I feel fantastic, and I'm still alive.
I would like to see us send missions to mars, but include a nuke. Once arriving at Mars, send the nuke to the far side and blow it. Yes, I am well aware that we are part of space treaty. However, at some point, we need to test our nukes. It is foolish to not do so.
I prefer the "u" in honour as it seems to be missing these days.
...and not a "kibiton"?
Yes.
...the future crusty old bastards are already drinking the Kool-Aid.
As an IT professional, I worked on the verification system for the Prototype International Data Centre during 1999 when the Senate Republicans (and Clinton) rejected the Comprehensive Nuclear-Test-Ban Treaty on the grounds that it wasn't verifiable. I was also working there in 1998 when within 15 minutes of it happening my pager went off when Pakistan and then India did their tests (thank goodness it wasn't data corruption!). While I'm no PhD and pretty much everyone else was (international group represented by all nations involved with the treaty - and a heck of a Wednesday night soccer practice) they know. Squiggly line slowly getting big: earthquake; flat line suddenly turning squiggly: bomb. Really smart people double check by hand before raising flags just as if you subscribe to USGS earthquake warnings (was that really a 4.2 at 2012-Apr-09 21:37:09 in Gulf of California?). They know pretty well what, how much, when and where. It's "just" physics and it's based on the sensitively of the monitoring instruments. And it turns out that the instruments are really sensitive and it takes incredibly advanced technology to make an under 1 kiloton bomb. It won't be a country's first test. Point is we should lead the way in signing this. Cold war mentality is to monitor Russia. If that's not our goal, if our real goal is the "non proliferation" of nuclear bombs then those seeking to acquire the technology must test (sound familiar?) and testing below current detectable levels means they already have the technology and have already tested it on a larger scale.
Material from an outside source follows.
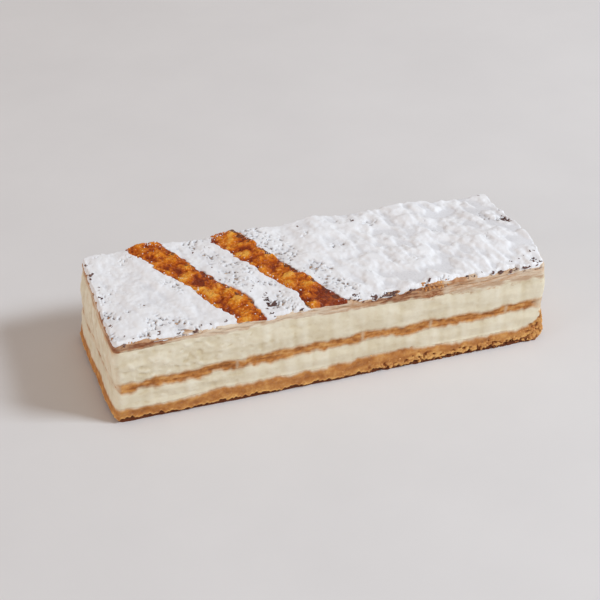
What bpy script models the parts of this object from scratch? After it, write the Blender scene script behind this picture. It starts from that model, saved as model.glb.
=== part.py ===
"""A mille feuille: three baked puff pastry sheets with two thick layers of vanilla cream between them.

Metres, +Z up. +X runs along the length, -Y is the front. The origin is the centre of the underside.
"""

import math

import bmesh
import bpy

# Driving dimensions
LENGTH = 0.260  # of the top sheet, end to end
WIDTH = 0.0890  # of the top sheet, front to back
BASE_THICK = 0.0113  # the thick bottom sheet
LOWER_CREAM_THICK = 0.0119
MIDDLE_THICK = 0.0062  # the thin sheet in the middle
UPPER_CREAM_THICK = 0.0196
TOP_THICK = 0.0058  # the top sheet with its coat of icing sugar

HALF_LENGTH = LENGTH / 2
HALF_WIDTH = WIDTH / 2
HEIGHT = BASE_THICK + LOWER_CREAM_THICK + MIDDLE_THICK + UPPER_CREAM_THICK + TOP_THICK

# How the block spreads towards the table, and how its corners round off
LEFT_FLARE = 0.0032
LEFT_SKEW = 0.0014  # how much more the left end spreads at the back, and less at the front
RIGHT_FLARE = 0.0018
RIGHT_BOW = 0.0030  # the right end was pressed out of square, most around RIGHT_BOW_CENTRE
RIGHT_BOW_CENTRE = -0.014
RIGHT_BOW_REACH = 0.024
SIDE_FLARE = 0.0006
CORNER_RADIUS = 0.0040  # of the upright corners, seen from above
SHARP_ANGLE = 40  # degrees: flatter edges are shaded smooth
LAYER_GAP = 0.0003  # between two layers that lie on each other

# The grid that every layer is cut into, so that two touching faces follow each other
CELLS_ALONG = 34
CELLS_ACROSS = 10

# Rises, and dips where the height is negative: (centre X and Y), (reach along X and Y), height
BASE_LIP = ((0.131, -0.012), (0.0075, 0.045), 0.0085)
BASE_CROWN = ((0.028, -0.030), (0.032, 0.040), 0.0021)
BASE_LEFT_DIP = ((-0.130, 0.0), (0.045, 0.090), -0.0022)
MIDDLE_LEFT_DIP = ((-0.130, 0.0), (0.030, 0.090), -0.0026)
MIDDLE_CROWN = ((0.004, 0.0), (0.034, 0.090), 0.0012)
CREAM_RIGHT_DIP = ((0.045, -0.020), (0.038, 0.060), -0.0022)
CREAM_BACK_DIP = ((0.120, 0.042), (0.034, 0.030), -0.0024)
TOP_FRONT_HUMP = ((0.062, -0.0445), (0.013, 0.016), 0.0036)
TOP_FRONT_MIDDLE = ((-0.010, -0.0445), (0.022, 0.020), 0.0011)
TOP_RIGHT_DOME = ((0.118, -0.014), (0.030, 0.022), 0.0020)
TOP_BACK_DIP = ((0.120, 0.042), (0.034, 0.026), -0.0036)
BACK_HUMPS = (
    ((-0.092, 0.0445), (0.013, 0.020), 0.0036),
    ((-0.036, 0.0445), (0.013, 0.020), 0.0024),
    ((0.011, 0.0445), (0.013, 0.020), 0.0030),
    ((0.078, 0.0445), (0.013, 0.020), 0.0014),
)
HUMP_SHARE_OF_CREAM = 0.6  # the cream under a hump rises by this share of it
TOP_CROWN = 0.0008  # how much higher the top sheet is along its middle line than at the edges
MIDDLE_TILT = 0.0010  # how much higher the middle sheet is at the right end than halfway along

# Long waves in the sheets: wavelength, height, phase in radians
RIPPLE_SLANT = 0.45
BASE_RIPPLE = (0.085, 0.0004, 0.8)
MIDDLE_RIPPLE = (0.046, 0.0007, 1.2)
MIDDLE_THICK_RIPPLE = (0.031, 0.0005, 1.4)
CREAM_RIPPLE = (0.060, 0.0005, 0.3)
TOP_RIPPLES = ((0.034, 0.0004, 2.1), (0.051, 0.0005, 0.7))

# The sides from bottom to top, as (share of the layer's height, outward offset)
BASE_SIDE = ((0.0, -0.0014), (0.20, 0.0010), (0.62, 0.0012), (1.0, 0.0002))
LOWER_CREAM_SIDE = ((0.0, -0.0002), (0.50, 0.0006), (1.0, 0.0))
MIDDLE_SIDE = ((0.0, -0.0003), (0.50, 0.0001), (1.0, -0.0003))
UPPER_CREAM_SIDE = ((0.0, 0.0), (0.50, 0.0008), (1.0, -0.0002))
TOP_SIDE = ((0.0, -0.0004), (0.50, 0.0003), (1.0, -0.0005))

# Finish: base colour and roughness
BASE_FINISH = ((0.56, 0.30, 0.12), 0.85)
CREAM_FINISH = ((0.86, 0.79, 0.60), 0.50)
MIDDLE_FINISH = ((0.52, 0.27, 0.11), 0.85)
TOP_FINISH = ((0.86, 0.84, 0.80), 0.80)


def clear_scene():
    for obj in list(bpy.data.objects):
        bpy.data.objects.remove(obj, do_unlink=True)


def swell(x, y, centre, reach, height):
    """A smooth rise or dip that has faded out two reaches from its centre."""
    along = (x - centre[0]) / reach[0]
    across = (y - centre[1]) / reach[1]
    return height * math.exp(-along * along - across * across)


def ripple(x, y, wavelength, height, phase):
    """A long wave that runs slantwise, so that the front and the back differ."""
    return height * math.sin(math.tau * (x + RIPPLE_SLANT * y) / wavelength + phase)


def back_humps(x, y):
    return sum(swell(x, y, *hump) for hump in BACK_HUMPS)


# The faces between the layers, as heights above the table


def table(x, y):
    return 0.0


def base_top(x, y):
    swells = swell(x, y, *BASE_LIP) + swell(x, y, *BASE_CROWN) + swell(x, y, *BASE_LEFT_DIP)
    return BASE_THICK + swells + ripple(x, y, *BASE_RIPPLE)


def middle_line(x, y):
    """The mid-height of the middle sheet."""
    level = BASE_THICK + LOWER_CREAM_THICK + MIDDLE_THICK / 2
    swells = swell(x, y, *MIDDLE_LEFT_DIP) + swell(x, y, *MIDDLE_CROWN)
    return level + MIDDLE_TILT * x / HALF_LENGTH + swells + ripple(x, y, *MIDDLE_RIPPLE)


def middle_half_thickness(x, y):
    return (MIDDLE_THICK + ripple(x, y, *MIDDLE_THICK_RIPPLE)) / 2


def middle_bottom(x, y):
    return middle_line(x, y) - middle_half_thickness(x, y)


def middle_top(x, y):
    return middle_line(x, y) + middle_half_thickness(x, y)


def upper_cream_top(x, y):
    level = HEIGHT - TOP_THICK + ripple(x, y, *CREAM_RIPPLE)
    swells = swell(x, y, *CREAM_RIGHT_DIP) + swell(x, y, *CREAM_BACK_DIP)
    return level + swells + HUMP_SHARE_OF_CREAM * back_humps(x, y)


def top_face(x, y):
    level = HEIGHT + TOP_CROWN * (1.0 - (y / HALF_WIDTH) ** 2)
    front = swell(x, y, *TOP_FRONT_HUMP) + swell(x, y, *TOP_FRONT_MIDDLE)
    right = swell(x, y, *TOP_RIGHT_DOME) + swell(x, y, *TOP_BACK_DIP)
    blisters = sum(ripple(x, -y, *wave) for wave in TOP_RIPPLES)
    return level + front + right + back_humps(x, y) + blisters


# Each layer: name, the face under it, the face over it, its side and its finish
LAYERS = (
    ("base_pastry", table, base_top, BASE_SIDE, BASE_FINISH),
    ("lower_cream", base_top, middle_bottom, LOWER_CREAM_SIDE, CREAM_FINISH),
    ("middle_pastry", middle_bottom, middle_top, MIDDLE_SIDE, MIDDLE_FINISH),
    ("upper_cream", middle_top, upper_cream_top, UPPER_CREAM_SIDE, CREAM_FINISH),
    ("top_pastry", upper_cream_top, top_face, TOP_SIDE, TOP_FINISH),
)


def rounded_corner(x, y):
    """Moves a point of the sharp rectangle so that the upright corners become quarter rounds."""
    past_x = abs(x) - (HALF_LENGTH - CORNER_RADIUS)
    past_y = abs(y) - (HALF_WIDTH - CORNER_RADIUS)
    if past_x <= 0 or past_y <= 0:
        return x, y
    keep = max(past_x, past_y) / math.hypot(past_x, past_y)
    new_x = HALF_LENGTH - CORNER_RADIUS + past_x * keep
    new_y = HALF_WIDTH - CORNER_RADIUS + past_y * keep
    return math.copysign(new_x, x), math.copysign(new_y, y)


def end_outward(is_left, y, z):
    """How far an end stands out from the plain rectangle, at one point of it."""
    spread = 1.0 - z / HEIGHT
    if is_left:
        return spread * (LEFT_FLARE + LEFT_SKEW * y / HALF_WIDTH)
    from_bow = (y - RIGHT_BOW_CENTRE) / RIGHT_BOW_REACH
    return spread * RIGHT_FLARE + RIGHT_BOW * math.exp(-from_bow * from_bow)


def cut_into_cells(bm, axis, cells):
    """Divides every edge that runs along one axis of the starting cube."""
    along = []
    for edge in bm.edges:
        span = edge.verts[1].co - edge.verts[0].co
        if abs(span[axis]) > 0.5 * span.length:
            along.append(edge)
    bmesh.ops.subdivide_edges(bm, edges=along, cuts=cells - 1, use_grid_fill=True)


def shape_layer(bm, under, over, side):
    """Bends the gridded cube, whose faces are 1 from its middle, into one layer of the cake."""
    edge_of_cube = 0.999
    for vert in bm.verts:
        u, v = vert.co.x, vert.co.y
        level = round((vert.co.z + 1.0) / 2 * (len(side) - 1))
        share, outward = side[level]
        x, y = u * HALF_LENGTH, v * HALF_WIDTH
        floor = under(x, y) + (0.0 if under is table else LAYER_GAP / 2)
        roof = over(x, y) - (0.0 if over is top_face else LAYER_GAP / 2)
        z = floor + share * (roof - floor)
        new_x, new_y = rounded_corner(x, y)
        if abs(u) > edge_of_cube:
            new_x += math.copysign(outward + end_outward(u < 0, y, z), u)
        if abs(v) > edge_of_cube:
            new_y += math.copysign(outward + SIDE_FLARE * (1.0 - z / HEIGHT), v)
        vert.co = (new_x, new_y, z)


def make_material(name, colour, roughness):
    material = bpy.data.materials.new(name)
    material.use_nodes = True
    shader = material.node_tree.nodes["Principled BSDF"]
    shader.inputs["Base Color"].default_value = (*colour, 1.0)
    shader.inputs["Roughness"].default_value = roughness
    shader.inputs["Metallic"].default_value = 0.0
    return material


def make_layer(collection, name, under, over, side, finish):
    bm = bmesh.new()
    bmesh.ops.create_cube(bm, size=2.0)
    cut_into_cells(bm, 0, CELLS_ALONG)
    cut_into_cells(bm, 1, CELLS_ACROSS)
    cut_into_cells(bm, 2, len(side) - 1)
    shape_layer(bm, under, over, side)
    # The shorter diagonal is the same on both sides of a seam, so two touching faces stay parallel
    bmesh.ops.triangulate(bm, faces=bm.faces, quad_method="SHORT_EDGE")
    bmesh.ops.recalc_face_normals(bm, faces=bm.faces)
    mesh = bpy.data.meshes.new(name)
    bm.to_mesh(mesh)
    bm.free()
    mesh.shade_smooth()
    mesh.set_sharp_from_angle(angle=math.radians(SHARP_ANGLE))
    mesh.materials.append(make_material(name, *finish))
    layer = bpy.data.objects.new(name, mesh)
    collection.objects.link(layer)
    return layer


def centre_on_origin(layers):
    """Puts the middle of the whole block's plan over the origin."""
    points = [vert.co for layer in layers for vert in layer.data.vertices]
    for axis in (0, 1):
        low = min(point[axis] for point in points)
        high = max(point[axis] for point in points)
        for layer in layers:
            layer.location[axis] = -(low + high) / 2


def main():
    clear_scene()
    collection = bpy.data.collections.new("mille_feuille")
    bpy.context.scene.collection.children.link(collection)
    layers = [make_layer(collection, *layer) for layer in LAYERS]
    centre_on_origin(layers)


main()
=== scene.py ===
"""The looks of a mille feuille strip: flaky pastry, drawn cream, icing sugar and bands of caramel.

Metres, +Z up. +X runs along the strip, and -Y is its front.
"""

import math

import bmesh
import bpy
import numpy as np
from mathutils import Euler, Matrix, Vector, noise
from mathutils.bvhtree import BVHTree


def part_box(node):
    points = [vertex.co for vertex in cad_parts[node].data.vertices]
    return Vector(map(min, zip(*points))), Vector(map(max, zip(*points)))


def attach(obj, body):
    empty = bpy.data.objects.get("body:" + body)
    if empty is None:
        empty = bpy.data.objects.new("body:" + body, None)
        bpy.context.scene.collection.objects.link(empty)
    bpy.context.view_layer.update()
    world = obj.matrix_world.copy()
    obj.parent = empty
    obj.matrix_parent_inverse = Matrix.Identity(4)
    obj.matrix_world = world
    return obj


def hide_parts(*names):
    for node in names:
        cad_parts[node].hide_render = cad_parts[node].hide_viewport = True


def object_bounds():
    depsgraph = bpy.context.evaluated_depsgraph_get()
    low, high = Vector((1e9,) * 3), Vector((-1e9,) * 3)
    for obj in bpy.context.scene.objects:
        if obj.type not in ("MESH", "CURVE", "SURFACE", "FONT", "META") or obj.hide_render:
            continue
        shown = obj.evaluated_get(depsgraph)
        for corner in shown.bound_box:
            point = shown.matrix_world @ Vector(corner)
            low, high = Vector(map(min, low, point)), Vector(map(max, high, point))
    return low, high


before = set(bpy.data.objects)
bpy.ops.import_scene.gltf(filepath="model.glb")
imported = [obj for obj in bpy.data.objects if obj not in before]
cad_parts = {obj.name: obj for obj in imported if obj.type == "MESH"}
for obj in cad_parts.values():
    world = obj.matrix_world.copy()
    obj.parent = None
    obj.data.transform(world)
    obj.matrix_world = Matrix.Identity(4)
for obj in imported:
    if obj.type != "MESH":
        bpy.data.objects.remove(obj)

cad_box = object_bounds()

MM = 0.001

LAYERS = ("base_pastry", "lower_cream", "middle_pastry", "upper_cream", "top_pastry")
TOP_LOW, TOP_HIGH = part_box("top_pastry")
LONG, WIDE = TOP_HIGH.x - TOP_LOW.x, TOP_HIGH.y - TOP_LOW.y

# How finely the pieces are cut
COLUMNS_AROUND = 1400
BASE_ROWS, LOWER_ROWS, MIDDLE_ROWS, UPPER_ROWS, TOP_ROWS = 30, 24, 14, 36, 14
LEDGE = (7.0, 3.0, 1.2, 0.4)  # how far in each row of a hidden ledge lies, in mm
OVERLAP = 0.05 * MM  # how far two layers run into each other
CORNER_RADIUS = 4.0 * MM
TOP_CELL = 0.70 * MM
SUGAR_CELL = 0.55 * MM
CARAMEL_CELL = 0.40 * MM

# The coat on the top sheet
SUGAR_DEPTH = 1.1  # mm
CRUST = 0.35  # how uneven the sheet under it is, in mm
RIM_ROUND = 1.3 * MM
SHOULDER = 50.0 * MM  # height at which the top sheet's outline is taken

# The two bands: where their middle line meets the back edge and the front edge, and their width
# along X, in mm
BANDS = ((-92.5, -48.5, 19.6), (-46.0, -3.5, 18.3))
SLANT = math.radians(25.5)
BAND_MARGIN = 3.5  # how far a band's own sheet reaches past its edges, in mm
BAND_TUCK = 3.0  # how far the sheets of sugar reach under the edges of the bands, in mm

# The rims of the sugar and the caramel are drawn down into the top sheet, which closes them below
SKIRT_ROWS = 2
SKIRT_STEP = 0.6  # mm


# Small tools


def lerp(a, b, share):
    return a + (b - a) * share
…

Ban everyone from testing the big stuff and you'll make the small stuff much harder to come by. Politics - not science - is why unfortunately the US has not yet signed this treaty.
Useless. Everyone knows Iran has now stuffed their entire bedrock full of styrofoam packing peanuts.
That theory has a single point of failure due to an even better killing machine than nukes: Religion. Who would willingly make the world burn? Those who believe they will be rewarded in the next.
and unduly constrains the US (and others) in the future. How many tests have there been since the late1990s? Other than NK nothing since the tit for tat Pakistan/India tests in 1998. That was... hmm.. 13+ years ago?
Also you have to remember that a lot of these weapon systems were not exactly reliable or pin point accuracy.
So while yes, if you get a big enough boom, and aim it at a sufficiently large city, odds are you will hit it. However a lot can go wrong between the red button, and actually detonation. It might not fire. It might not navigate to the correct place. It might not detonate. Also if either side has any missile defense it might knock it down. This is a sort of fight that you get exactly one chance. So in those instances you likely target with 2 or 3 depending on the importance of the city.
Also as mentioned, a BIG part of the plan was to disable all or most of the opposing enemies missiles. This meant targeting ships groups, installations, bases, and plenty of stuff that are much harder to hit. Some were probably designated to be just big EMP communications knock out detail. Now target several to all those things.
Then you have the subterfuge on both sides, hiding bases, fake silos, mobile launch platforms. Hey, its probably a fake installation, but it could be real, and targeting NY, are you willing to risk it? Better target them all anyway. For everyone you get you could potentially save millions.
Likely the only thing not targeted would be subs, though certainly their ports and navel bases would be. Anyway after awhile I can see how it would add up. Insane yes, but I can understand the madness.